If I post the sire and dams ukc numbers?

Sent from Petguide.com Free App


----------



## Rudy4747 (Nov 29, 2009)

Not much need a digs registered name or the name that woukd be entered on a onlined pedigree registry. 
Unless some onen here has seen it registration and has knowlege of where it came from.


----------



## *Bella*Blu* (May 26, 2013)

Well I thought I had put her papers in the mail months ago...but when I never got anything back, I started going through my truck...damn envelope still sitting there :-/ but I took a pic of the papers before I put them in the mail today ...

Sent from Petguide.com Free App


----------



## *Bella*Blu* (May 26, 2013)

Sent from Petguide.com Free App


----------



## Odin`s_BlueDragon (Mar 11, 2012)

i couldnt find either dog


----------



## *Bella*Blu* (May 26, 2013)

So what does that mean?
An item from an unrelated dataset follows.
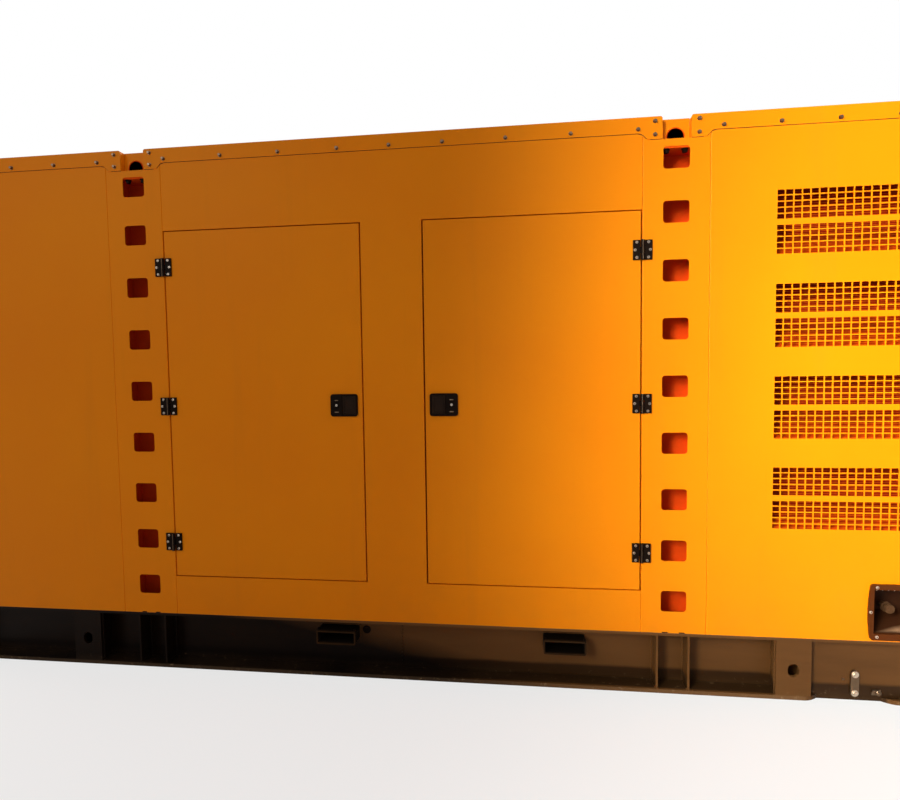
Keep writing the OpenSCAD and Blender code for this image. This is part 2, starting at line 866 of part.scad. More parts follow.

Is that bad?

Sent from Petguide.com Free App


----------



## Rudy4747 (Nov 29, 2009)

No it is not babd the ukc does not have a public site to look up dogs and or pedigree. So some one would have had to put the parents info on a public site for us to find it. The onnly othe tee way would be if some one new the owner or had knowledge of the two dogs...


----------



## ::::COACH:::: (Apr 4, 2012)

When they come in then you will know more


----------



## *Bella*Blu* (May 26, 2013)

Ok I'll wait patiently

Sent from Petguide.com Free App


----------



## ~Missy~ (Apr 3, 2013)

Maybe it won't take too long


----------



## stonerreakinhavok (May 22, 2011)

im gonna go out on a limb and say your dogs got a nice bit of re on the lil kim side


----------



## *Bella*Blu* (May 26, 2013)

stonerreakinhavok said:


> im gonna go out on a limb and say your dogs got a nice bit of re on the lil kim side


I'm pretty sure his stock is all RE with no Gotti ish mixed in...I think that is what I remember him saying....but I was clueless to Bully history at the time we had that conversation.
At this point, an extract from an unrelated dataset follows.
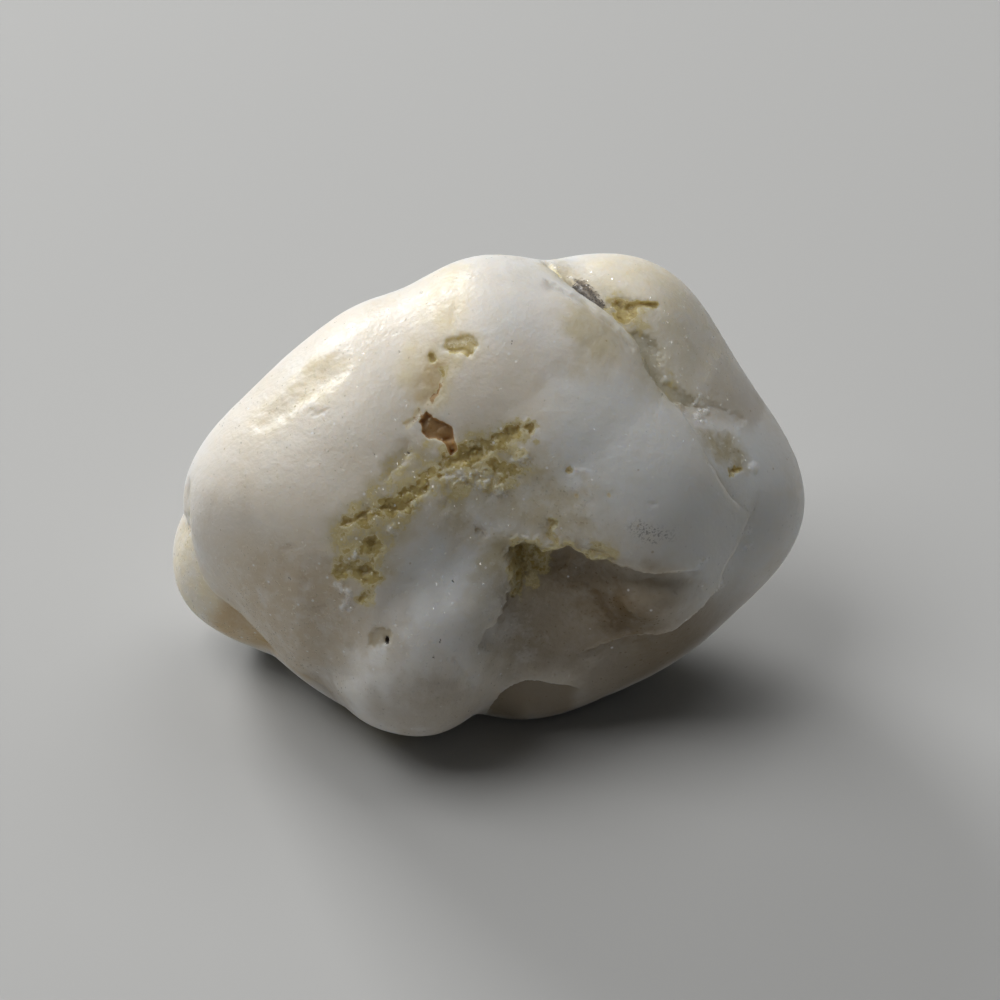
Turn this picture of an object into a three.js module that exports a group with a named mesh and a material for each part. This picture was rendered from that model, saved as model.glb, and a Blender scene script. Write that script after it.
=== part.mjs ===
// A water-worn pebble of milky quartz, modelled as one solid.
//
// The pebble is a cluster of rounded lobes that grew and wore together. It is drawn on a
// face plan and then laid back to sit on the small flat that it rests on.
// On the face plan +X runs right, +Y runs up the face and +Z stands out of it.
// In the finished part +Z is up, +X is the long axis, the face looks up and towards -Y,
// and the origin is under the middle of the pebble, on the surface it rests on.
// All lengths are millimetres and all angles are degrees.

import * as THREE from "three";
import { mergeVertices } from "three/addons/utils/BufferGeometryUtils.js";

const lean = 40; // the face looks this far above the horizon
const restDepth = 17.5; // the resting plane lies this far below the face plan's origin
const blend = 1; // how widely neighbouring lobes melt into each other
const facetRings = 20; // subdivisions of each edge of the starting icosahedron
const proportions = new THREE.Vector3(26, 20, 17); // rough half sizes, which even out the facets

// Each lobe is a rounded lump on the face plan: its centre, its half sizes, how far it is
// turned anticlockwise, and how square its outline is, where 2 is an ellipse. In depth
// every lobe is round.
const lobes = {
  body: { at: [1, -1, -3.5], size: [17, 12.5, 12], turn: -8, square: 2 },
  leftBlock: { at: [-9.6, 0.1, -1.2], size: [14.1, 13.1, 12.8], turn: 43, square: 3.1 },
  bottomNose: { at: [-5.3, -10.6, 0.6], size: [9.2, 7, 8.7], turn: 73, square: 2.4 },
  crown: { at: [2.1, 8.7, 0.2], size: [10.2, 10.4, 11], turn: -20, square: 2.6 },
  crownShoulder: { at: [-3, 8.5, -1.4], size: [9, 9, 10.4], turn: 25, square: 2.6 },
  frontBridge: { at: [7, 4.6, -0.6], size: [9.4, 12, 11.6], turn: 40, square: 2.4 },
  rightCheek: { at: [10.4, 0.8, 0.4], size: [9.6, 9, 10.6], turn: -40, square: 2.5 },
  lowerCheek: { at: [12.4, -6.6, -1], size: [7.4, 5.2, 8.6], turn: 30, square: 2.2 },
  lowerShelf: { at: [7.5, -7.5, -4.6], size: [13.2, 9, 8.2], turn: 31, square: 2.6 },
  rearBlock: { at: [10.9, 0.9, -4.4], size: [13.6, 13.9, 10.6], turn: 36, square: 3 },
  rearCap: { at: [9.8, 9.9, -3.8], size: [8.9, 10.1, 9.2], turn: 0, square: 2.2 },
  underLobeLeft: { at: [-20.5, -5.4, -7], size: [6, 5.8, 6], turn: 0, square: 2.2 },
  underLobeLow: { at: [-18, -8.9, -8.5], size: [4.8, 4.2, 6], turn: -20, square: 2.2 },
  underLobeFoot: { at: [-11.2, -11.5, -4.2], size: [6.4, 5.4, 4.8], turn: -35, square: 2.2 },
  seat: { at: [0.5, -4.6, -8], size: [12, 9.6, 9.6], turn: 5, square: 2.2 },
};

// How the skin is found along a line from the origin: marched inwards, then halved closer.
const reach = 40; // further from the origin than any point of the pebble
const marchStep = 0.5;
const halvings = 16;
const tiny = 1e-9; // keeps a division away from zero

const lobeFrames = Object.values(lobes).map(({ at, size, turn, square }) => ({
  centre: new THREE.Vector3(...at),
  size: new THREE.Vector3(...size),
  cos: Math.cos(THREE.MathUtils.degToRad(turn)),
  sin: Math.sin(THREE.MathUtils.degToRad(turn)),
  square,
}));

// Close to the distance from a point to one lobe's surface, negative inside it.
function lobeDistance(point, { centre, size, cos, sin, square }) {
  const x = point.x - centre.x;
  const y = point.y - centre.y;
  const z = point.z - centre.z;
  const across = Math.abs((x * cos + y * sin) / size.x);
  const along = Math.abs((y * cos - x * sin) / size.y);
  const out = Math.abs(z / size.z);
  const girth = Math.max((across ** square + along ** square) ** (1 / square), tiny);
  const radius = Math.hypot(girth, out);
  const steepness = Math.hypot(
    ((across / girth) ** (square - 1) * girth) / size.x,
    ((along / girth) ** (square - 1) * girth) / size.y,
    out / size.z,
  );
  return (radius * (radius - 1)) / steepness;
}

// The lobes melted together: negative inside the pebble.
function pebbleDistance(point) {
  let sum = 0;
  for (const frame of lobeFrames) sum += Math.exp(-lobeDistance(point, frame) / blend);
  return -blend * Math.log(sum);
}

// How far out the pebble's skin lies in one direction from the origin.
function skinRadius(direction) {
  const point = new THREE.Vector3();
  const distanceAt = (radius) => pebbleDistance(point.copy(direction).multiplyScalar(radius));
  let outside = reach;
  let inside = outside;
  while (distanceAt(inside) > 0) {
    outside = inside;
    inside -= marchStep;
  }
  for (let count = 0; count < halvings; count++) {
    const middle = (inside + outside) / 2;
    if (distanceAt(middle) > 0) outside = middle;
    else inside = middle;
  }
  return (inside + outside) / 2;
}

// A ball of even facets, pushed out to the pebble's skin on the face plan.
function facePlanSkin() {
  const ball = new THREE.IcosahedronGeometry(1, facetRings);
  ball.deleteAttribute("normal");
  ball.deleteAttribute("uv");
  const skin = mergeVertices(ball);
  const places = skin.getAttribute("position");
  const place = new THREE.Vector3();
  for (let i = 0; i < places.count; i++) {
    place.fromBufferAttribute(places, i).multiply(proportions).normalize();
    place.multiplyScalar(skinRadius(place));
    places.setXYZ(i, place.x, place.y, place.z);
  }
  return skin;
}

// Everything below the resting plane is pressed up to it, which leaves one small flat.
function pressFlat(skin) {
  const places = skin.getAttribute("position");
  for (let i = 0; i < places.count; i++) places.setZ(i, Math.max(places.getZ(i), 0));
}

function pebbleGeometry() {
  const skin = facePlanSkin();
  skin.rotateX(THREE.MathUtils.degToRad(90 - lean));
  skin.translate(0, 0, restDepth);
  pressFlat(skin);
  skin.computeBoundingBox();
  const middle = skin.boundingBox.getCenter(new THREE.Vector3());
  skin.translate(-middle.x, -middle.y, 0);
  skin.computeVertexNormals();
  return skin;
}

const milkyQuartz = new THREE.MeshStandardMaterial({
  color: 0xe6e1d8,
  roughness: 0.5,
  metalness: 0,
});

const pebble = new THREE.Mesh(pebbleGeometry(), milkyQuartz);
pebble.name = "quartz_pebble";

const part = new THREE.Group();
part.add(pebble);
export default part;
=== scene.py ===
import math

import bmesh
import bpy
import numpy as np
from mathutils import Matrix, Vector


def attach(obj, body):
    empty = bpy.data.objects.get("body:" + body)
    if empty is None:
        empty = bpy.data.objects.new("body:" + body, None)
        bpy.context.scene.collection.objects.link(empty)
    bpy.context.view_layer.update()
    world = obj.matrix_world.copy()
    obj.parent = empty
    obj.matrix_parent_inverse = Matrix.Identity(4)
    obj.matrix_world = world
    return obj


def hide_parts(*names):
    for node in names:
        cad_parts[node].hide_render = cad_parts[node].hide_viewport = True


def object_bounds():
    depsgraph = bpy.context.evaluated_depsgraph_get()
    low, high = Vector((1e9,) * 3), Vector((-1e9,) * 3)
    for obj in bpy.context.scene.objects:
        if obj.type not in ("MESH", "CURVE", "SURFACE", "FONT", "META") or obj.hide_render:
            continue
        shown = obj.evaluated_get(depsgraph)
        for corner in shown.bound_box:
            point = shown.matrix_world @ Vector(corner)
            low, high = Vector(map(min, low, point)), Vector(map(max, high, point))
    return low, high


# A water-worn pebble of milky quartz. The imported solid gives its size, tilt and lobes;
# this script adds the seams, pits, stains, crystal grains and the surface of the stone.
# The pebble is worked in millimetres from the middle of its box, and made in metres.

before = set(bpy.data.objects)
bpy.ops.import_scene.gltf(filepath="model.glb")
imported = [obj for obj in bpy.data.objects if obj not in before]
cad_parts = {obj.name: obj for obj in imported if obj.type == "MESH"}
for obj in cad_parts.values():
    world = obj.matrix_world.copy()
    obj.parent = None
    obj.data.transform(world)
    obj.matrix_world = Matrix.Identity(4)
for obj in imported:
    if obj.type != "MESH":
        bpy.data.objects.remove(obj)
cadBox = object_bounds()
middle = (cadBox[0] + cadBox[1]) / 2
mm = 0.001

viewpoint = {
    "azimuth": 0, "elevation": 40,  # degrees round the pebble and above the floor
    "distance": 321, "lens": 140.8, "sensor": 36,  # millimetres
    "aim": (1.1, -1.4),  # where the lens points, right and up from the middle of the box
}


# The directions right, up and out of a face of the pebble, as it is seen from one side.
def faceAxes(azimuth, elevation):
    turn, rise = math.radians(azimuth), math.radians(elevation)
    level = math.cos(rise)
    out = Vector((math.sin(turn) * level, -math.cos(turn) * level, math.sin(rise)))
    right = Vector((math.cos(turn), math.sin(turn), 0))
    return right, out.cross(right), out


def addCamera():
    right, up, out = faceAxes(viewpoint["azimuth"], viewpoint["elevation"])
    aim = middle + mm * (right * viewpoint["aim"][0] + up * viewpoint["aim"][1])
    data = bpy.data.cameras.new("camera")
    data.lens = viewpoint["lens"]
    data.sensor_width = viewpoint["sensor"]
    data.clip_start = 0.01  # metres
    camera = bpy.data.objects.new("camera", data)
    place = Matrix.Translation(aim + out * viewpoint["distance"] * mm)
    camera.matrix_world = place @ Matrix((right, up, out)).transposed().to_4x4()
    bpy.context.collection.objects.link(camera)
    bpy.context.scene.camera = camera


addCamera()
print("camera placed")


# The noise is the same each run. Each use has its own seed, and takes the few numbers after
# it as well.
seeds = {"wander": (11, 21, 91), "seam": 31, "facets": 41, "hollow": 45, "sugar": 51,
         "wave": 61, "pebbling": 71}
hashFactors = (374761393, 668265263, 2246822519, 3266489917)  # large primes, to mix the bits


# A random number from 0 to 1 for each cell of space.
def cellHash(cells, seed):
    first, second, third, fourth = (np.uint32(factor) for factor in hashFactors)
    cells = cells.astype(np.int64).astype(np.uint32)
    total = cells[..., 0] * first + cells[..., 1] * second + cells[..., 2] * third
    total = total + np.uint32(seed * hashFactors[3] % 2**32)
    total = (total ^ (total >> np.uint32(15))) * third
    total = (total ^ (total >> np.uint32(13))) * fourth
    return ((total ^ (total >> np.uint32(16))) & np.uint32(0xFFFFFF)) / float(0xFFFFFF)


# Smooth noise from -1 to 1, with lumps about as wide as size.
def lumps(points, size, seed):
    scaled = points / size
    base = np.floor(scaled)
    part = scaled - base
    part = part * part * (3 - 2 * part)
    total = np.zeros(len(points))
    for corner in range(8):
        step = np.array([corner & 1, corner >> 1 & 1, corner >> 2])
        weight = np.prod(np.where(step, part, 1 - part), axis=1)
        total += weight * cellHash(base + step, seed)
    return total * 2 - 1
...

Sent from Petguide.com Free App


----------



## *Bella*Blu* (May 26, 2013)

The only other thing I remember is that this was a breeding where the sire was not his...I know that my ex-crazy paid a pretty penny, but I remember the breeder telling me when I went to visit the first time, that it would have been almost double if it was from a litter where both dam/sire were his...

Sent from Petguide.com Free App


----------



## *Bella*Blu* (May 26, 2013)

So I just googled bred tight bullies (just a wild guess) and 2 of his dogs popped up with bully pedia ....

Sent from Petguide.com Free App


----------



## Coyne1981 (Mar 5, 2013)

If you search on bullybloodlines.net there is 6. No lil kim though.


----------



## *Bella*Blu* (May 26, 2013)

Coyne1981 said:


> If you search on bullybloodlines.net there is 6. No lil kim though.


I'll check it out.

Sent from Petguide.com Free App


----------



## stonerreakinhavok (May 22, 2011)

I'm sure this dog will pop up in the ped some where but can't guarantee it.

BullyPedia|The American Bully Online Pedigree Database

Can't say I'm a fan of the dogs the dogs they produced from what i was able to see on bullypedia


----------